Another example is the United States’ engagement with the rest of the world. Biden’s pick for Secretary of State and others on his team for national security all hail back to the Obama-Biden administration and are committed to multilateral solutions to the biggest problems facing the world. They will likely re-join the Joint Comprehensive Plan of Action to limit Iran’s nuclear program, go back to isolating North Korea, and join the Comprehensive and Progressive Agreement for Trans-Pacific Partnership (CPTPP) in Asia-Pacific which is what the TPP became after Trump pulled the U.S. out just after taking office.

These are only examples of the 180-degree turn that the next administration will take as it comes into office. Others include the relationship with Russia, Turkey, postwar Syria, and Iraq, the Kurdish enclaves, Saudia Arabia, and many other issues and conflicts.

Just to be clear, I support all of these changes and will be very happy to see the portraits of Joe Biden and Tony Blinken at the U.S. Consulate here in Barcelona.

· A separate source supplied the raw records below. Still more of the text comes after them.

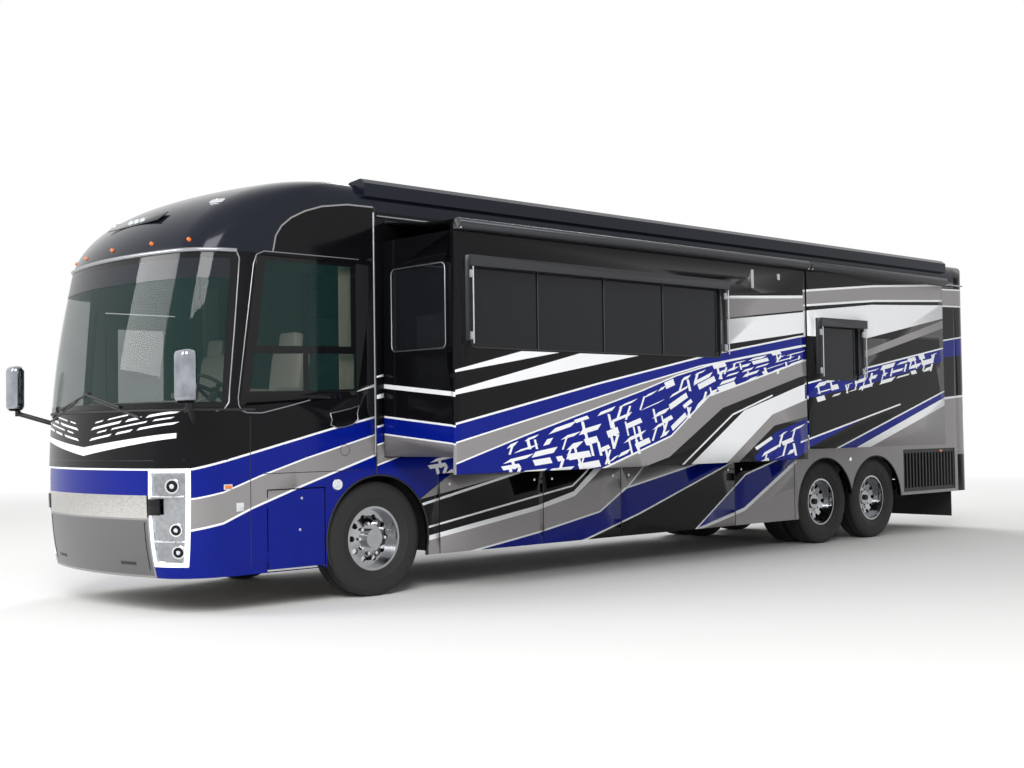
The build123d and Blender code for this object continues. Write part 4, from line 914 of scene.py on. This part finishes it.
def round_nose(turn, height, out=0.0):
    """Point on the nose seen from its middle, turned from straight ahead towards the driver's side."""
    facing = Vector((math.sin(turn), -math.cos(turn), 0.0))
    core = Vector((0.0, nose_y + 1.5, height))
    hit, normal, _, _ = skin_tree.ray_cast(core + facing * 4.0, -facing)
    return hit + normal * out, normal


def on_side(along, height, out=0.0, hand=1):
    """Point on the driver's side, or mirrored to the curb side."""
    hit, normal, _, _ = skin_tree.ray_cast(Vector((4.0, axle_y + along, height)), Vector((-1.0, 0.0, 0.0)))
    hit = hit + normal * out
    return Vector((hand * hit.x, hit.y, hit.z)), Vector((hand * normal.x, normal.y, normal.z))


def stud(shell, spot, radius, height, coat=0, segments=24, top=0.8, sink=0.003):
    """Bevelled round boss standing on a skin."""
    place, normal = spot
    turn = normal.to_track_quat("Z", "Y").to_matrix().to_4x4()
    matrix = Matrix.Translation(place + normal * (height / 2 - sink)) @ turn
    made = bmesh.ops.create_cone(
        shell, cap_ends=True, segments=segments, radius1=radius, radius2=radius * top, depth=height, matrix=matrix
    )
    fresh = {face for vert in made["verts"] for face in vert.link_faces}
    for face in fresh:
        face.material_index = coat
    return fresh


def plate(shell, spot, width, height, thick, coat=0, turn=0.0, round_by=0.3):
    """Bevelled flat plate standing on a skin."""
    place, normal = spot
    standing = set(shell.faces)
    turned_to = normal.to_track_quat("Z", "Y").to_matrix().to_4x4() @ Matrix.Rotation(turn, 4, "Z")
    made = bmesh.ops.create_cube(
        shell, size=1.0, matrix=Matrix.Translation(place) @ turned_to @ Matrix.Diagonal((width, height, thick, 1.0))
    )
    edges = {edge for vert in made["verts"] for edge in vert.link_edges}
    bmesh.ops.bevel(
        shell,
        geom=list(edges),
        offset=round_by * min(width, height, thick),
        segments=2,
        affect="EDGES",
        profile=0.5,
        material=-1,
    )
    for face in shell.faces:
        if face not in standing:
            face.material_index = coat


light_guide = surface("white_light_guide", (0.86, 0.89, 0.92), 0.25, coat=0.5, tone=0.03, grain=8.0)
light_guide.set(Emission_Color=(0.85, 0.93, 1.0, 1.0), Emission_Strength=0.35)
# Painted reflection: the bowl's chrome is coloured mid-dark and strongly mottled to stand in for dark reflections.
reflection_painted_bowl = surface("lamp_bowl_painted_reflection", (0.36, 0.37, 0.39), 0.16, metal=1.0, tone=0.4, grain=22.0)
lens = surface("lamp_glass", (0.62, 0.68, 0.72), 0.05, metal=0.4, coat=1.0, tone=0.15, grain=60.0)
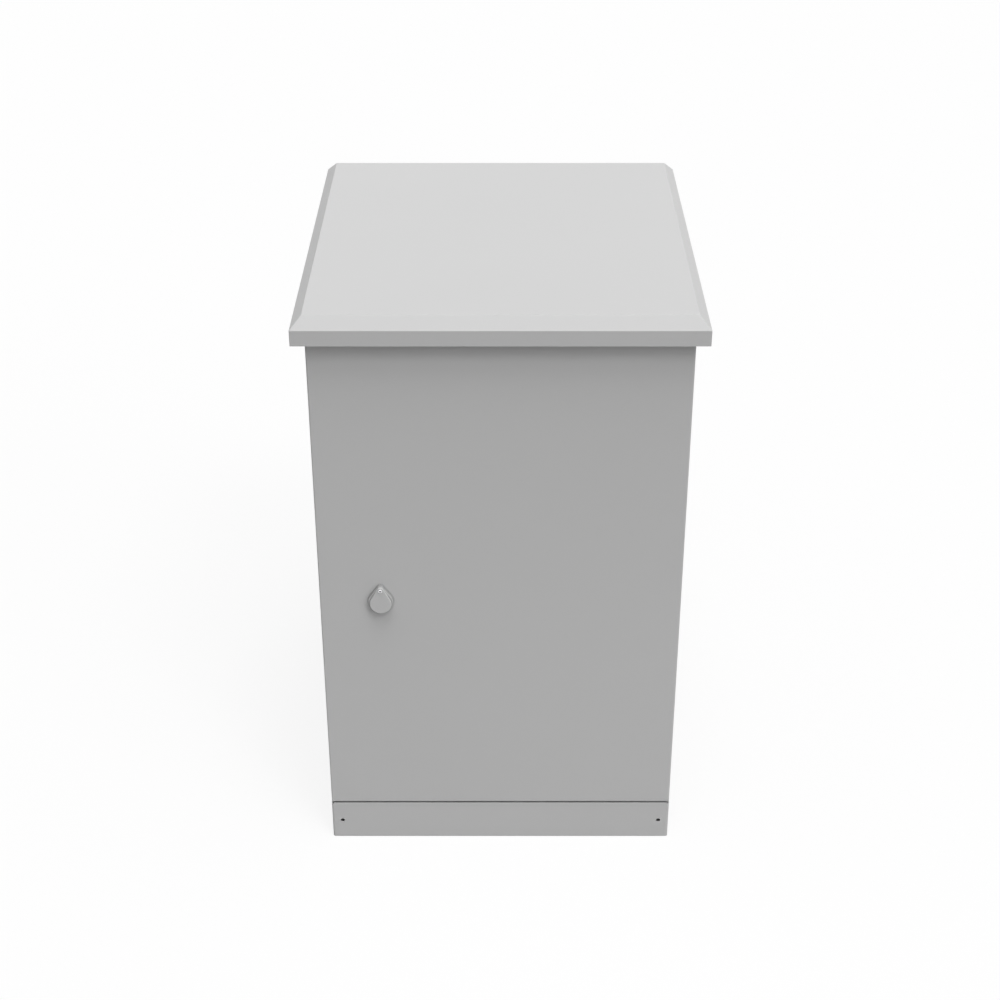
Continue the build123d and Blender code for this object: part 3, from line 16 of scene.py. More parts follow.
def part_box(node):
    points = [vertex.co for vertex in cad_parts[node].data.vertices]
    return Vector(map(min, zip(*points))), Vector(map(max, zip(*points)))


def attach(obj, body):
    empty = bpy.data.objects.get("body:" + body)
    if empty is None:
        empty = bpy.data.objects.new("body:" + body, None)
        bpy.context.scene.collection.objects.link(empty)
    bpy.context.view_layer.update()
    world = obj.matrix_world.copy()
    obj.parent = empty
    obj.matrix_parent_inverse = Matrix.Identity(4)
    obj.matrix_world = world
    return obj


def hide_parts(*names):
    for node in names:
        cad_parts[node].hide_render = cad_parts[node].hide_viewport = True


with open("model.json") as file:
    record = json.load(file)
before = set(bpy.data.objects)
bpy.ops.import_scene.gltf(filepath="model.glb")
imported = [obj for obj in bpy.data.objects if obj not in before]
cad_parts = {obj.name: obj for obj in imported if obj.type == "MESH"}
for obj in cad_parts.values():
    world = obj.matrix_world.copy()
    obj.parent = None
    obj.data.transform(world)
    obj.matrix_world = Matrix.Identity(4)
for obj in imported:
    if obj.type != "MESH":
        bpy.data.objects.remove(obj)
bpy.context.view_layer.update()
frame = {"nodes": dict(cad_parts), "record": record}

nodes = frame["nodes"]

# %% [markdown]
# Each finish is a material of nodes. The small effects that several finishes share,
# such as the skin of powder coat or the grain of rolled zinc, are node groups. They
# are built once and placed in each material with their own values.

# %% Helpers for materials and node groups
def link(tree, start, end):
    """Joins an output to an input."""
    tree.links.new(start, end)


def place(tree, kind, **values):
    """Adds a node; each value sets an input by its name, or a property of the node."""
    node = tree.nodes.new(kind)
    for key, value in values.items():
        name = key.replace("_", " ").title()
        if name in node.inputs:
            node.inputs[name].default_value = value
        else:
            setattr(node, key, value)
    return node


def new_group(name, inputs, outputs):
    """A node group with float inputs and outputs, and the node that its inputs come from."""
    tree = bpy.data.node_groups.new(name, "ShaderNodeTree")
    for title, value in inputs.items():
        socket = tree.interface.new_socket(title, in_out="INPUT", socket_type="NodeSocketFloat")
        socket.default_value = value
    for title in outputs:
        tree.interface.new_socket(title, in_out="OUTPUT", socket_type="NodeSocketFloat")
    return tree, tree.nodes.new("NodeGroupInput"), tree.nodes.new("NodeGroupOutput")


def use_group(tree, group, **values):
    """Places a group in a material, with its inputs set by name."""
    node = tree.nodes.new("ShaderNodeGroup")
    node.node_tree = group
    for key, value in values.items():
        node.inputs[key.replace("_", " ").title()].default_value = value
    return node


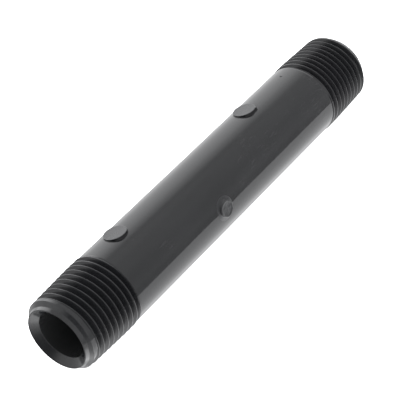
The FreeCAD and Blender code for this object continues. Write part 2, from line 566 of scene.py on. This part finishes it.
# Beside the gate the flash stands up as a fin, and it reaches into the gate's foot
FIN = 0.11
FIN_FROM_GATE = 0.5
FIN_WIDTH = 0.9
FLASH_INTO_GATE = 0.12
NO_FADE_NEAR_GATE = 1.2
# Section of the bead, which stands on the parting ridge and narrows through a waist to its tip
FLASH_ON_RIDGE = 0.75
WAIST_WIDTH = 0.55
WAIST_HEIGHT = 0.45
FLASH_FOOT = 0.1
FLASH_KEEL = 0.16


def flash_section(x, side, height):
    """Corners of the bead's section at x, as distances across and radii."""
    base = BARREL_RADIUS + CREASE_HEIGHT * FLASH_ON_RIDGE
    half = FLASH_HALF * (FLASH_HALF_SHARE + FLASH_HALF_WANDER * wander(x, 0.9, 12 + side))
    lean = FLASH_LEAN * wander(x, 1.7, 16 + side)
    waist = base + height * WAIST_HEIGHT
    return ((-half, base - FLASH_FOOT), (-half * WAIST_WIDTH, waist),
            (lean - FLASH_TIP_HALF, base + height), (lean + FLASH_TIP_HALF, base + height),
            (half * WAIST_WIDTH, waist), (half, base - FLASH_FOOT), (0.0, base - FLASH_KEEL))


def flash_line(node, side, material):
    """Irregular thin bead along one parting line; the gate, on side -1, breaks it in two."""
    low, high = box_mm(node)
    stretches = [(low.x, high.x)]
    breaks = []
    if side < 0:
        gate_low, gate_high = box_mm("gate_stub")
        breaks = [gate_low.x, gate_high.x]
        stretches = [(low.x, gate_low.x + FLASH_INTO_GATE), (gate_high.x - FLASH_INTO_GATE, high.x)]
    gate_ends = [x for stretch in stretches for x in stretch if low.x < x < high.x]
    vertices, faces = [], []

    def height_at(x, start, end):
        height = FLASH_HEIGHT
        for size, scale, seed in FLASH_WAVES:
            height += size * wander(x, scale, seed + side)
        if breaks:
            height += FIN * bell(min(abs(x - place) for place in breaks) - FIN_FROM_GATE, FIN_WIDTH)
        height = max(height, FLASH_LEAST)
        if any(abs(x - place) < NO_FADE_NEAR_GATE for place in gate_ends):
            return height
        return height * max(min(1.0, min(x - start, end - x) / FLASH_ENDS), FLASH_ENDS_LEAST)

    for start, end in stretches:
        count = round((end - start) / FLASH_STEP)
        stations = []
        for number in range(count + 1):
            x = start + (end - start) * number / count
            current = []
            for across, radius in flash_section(x, side, height_at(x, start, end)):
                vertices.append((x, side * radius, across))
                current.append(len(vertices) - 1)
            stations.append(current)
        for first, second in zip(stations, stations[1:]):
            faces += ring_faces(first, second)
        faces.append(stations[0])
        faces.append(list(reversed(stations[-1])))
    return piece(node + "_bead", vertices, faces, node, material, MARK_SHARP_ANGLE)


PIP_AROUND = 40
PIP_RINGS = 12
# Its two bumps: height as a share of the pip's, place from the middle, and squared width
PIP_BUMPS = ((1.0, -0.15, 0.08, 0.16), (0.7, 0.5, -0.3, 0.05))
PIP_ROUGH = 0.12
PIP_ROUGH_WAVES = 3
PIP_EDGE_SUNK = 0.02


def witness_pip(node, material):
    """Small uneven pip with a second, lower bump beside it."""
    low, high = box_mm(node)
    centre_x = (low.x + high.x) / 2
    pip_radius = (high.x - low.x) / 2
    height = high.z - BARREL_RADIUS

    def lump(x, y):
        total = PIP_ROUGH * noise.noise(Vector((x * PIP_ROUGH_WAVES, y * PIP_ROUGH_WAVES, 2.2)))
        for share, at_x, at_y, width in PIP_BUMPS:
            total += share * math.exp(-((x - at_x) ** 2 + (y - at_y) ** 2) / width)
        return height * min(1.0, max(0.0, total))

    def surface(x, y, share):
        return on_barrel(y) + lump(x, y) * (1 - share ** 4) - PIP_EDGE_SUNK * share ** 8

    def ring(share, height_at):
        def place(angle):
            x, y = pip_radius * share * math.cos(angle), pip_radius * share * math.sin(angle)
            return centre_x + x, y, height_at(x, y, share)
        pip.ring(place)

    pip = Mark((centre_x, 0, surface(0, 0, 0)), PIP_AROUND)
    for number in range(1, PIP_RINGS + 1):
        ring(number / PIP_RINGS, surface)
    ring(1.0, lambda x, y, share: on_barrel(y) - SUNK)
    faces = pip.faces((centre_x, 0, BARREL_RADIUS - SUNK))
    return piece("witness_pip_lump", pip.vertices, faces, node, material,
                 MARK_SHARP_ANGLE)


# ---------------------------------------------------------------- materials

class Nodes:
    """Short calls for building a node tree."""

    def __init__(self, tree):
        self.tree = tree

    def add(self, kind, **settings):
        node = self.tree.nodes.new(kind)
        for key, value in settings.items():
            setattr(node, key, value)
        return node

    def link(self, output, target):
        self.tree.links.new(output, target)

    def feed(self, target, value):
        if isinstance(value, bpy.types.NodeSocket):
            self.link(value, target)
        else:
            target.default_value = value

    def maths(self, operation, a, b=0.0):
        node = self.add("ShaderNodeMath", operation=operation)
        self.feed(node.inputs[0], a)
        self.feed(node.inputs[1], b)
        return node.outputs[0]

    def times(self, *values):
        product = values[0]
        for value in values[1:]:
            product = self.maths("MULTIPLY", product, value)
        return product

    def span(self, value, low, high, to_low=0.0, to_high=1.0, how="SMOOTHSTEP"):
        node = self.add("ShaderNodeMapRange", interpolation_type=how)
        self.feed(node.inputs["Value"], value)
        node.inputs["From Min"].default_value = low
        node.inputs["From Max"].default_value = high
        self.feed(node.inputs["To Min"], to_low)
        self.feed(node.inputs["To Max"], to_high)
        return node.outputs["Result"]

    def mix(self, share, first, second):
        node = self.add("ShaderNodeMix", data_type="RGBA")
        self.feed(node.inputs[0], share)
        self.feed(node.inputs[6], first)
        self.feed(node.inputs[7], second)
        return node.outputs[2]

    def noise(self, place, scale, detail, rough=0.5, stretch=None):
        if stretch:
            mapping = self.add("ShaderNodeMapping")
            mapping.inputs["Scale"].default_value = stretch
            self.link(place, mapping.inputs["Vector"])
            place = mapping.outputs["Vector"]
        node = self.add("ShaderNodeTexNoise")
        self.link(place, node.inputs["Vector"])
        node.inputs["Scale"].default_value = scale
        node.inputs["Detail"].default_value = detail
        node.inputs["Roughness"].default_value = rough
        return node.outputs["Fac"]

    def dot(self, vector, fixed):
        node = self.add("ShaderNodeVectorMath", operation="DOT_PRODUCT")
        self.link(vector, node.inputs[0])
        node.inputs[1].default_value = fixed
        return node.outputs["Value"]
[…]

The problem is that we can not foresee the future and it is unclear who will win the 2024 elections in the U.S. to say nothing of the next 20-40 years. Donald Trump is, for example, reportedly considering running again in 2024. Regardless of whether Trump runs or not, there is a very real possibility that a future Republican President, in 2024, 2028, or at some time in the future will change the direction that Biden’s administration will set.

Ronald Reagan and Jimmy Carter

This was not always the case. From the end of World War II to the late 1970’s, a series of American governments, both Republican and Democratic, did manage a relatively stable American foreign policy. It was only when Jimmy Carter began to change course on some issues such as American support for dictatorial regimes in Latin America that this divergence began. Ronald Reagan then made important changes to Carter’s policies and bit by bit the agenda of Republican and Democratic presidents diverged on the nature of the United States’ role in the world.

Perhaps this is simply a by-product of free and fair elections.

For me, the challenge is to educate the American electorate so that it can understand the complexities of the world. Only then could we hope for some new consensus to emerge on the country’s role in the world and only then could we become a faithful and steady force in world affairs.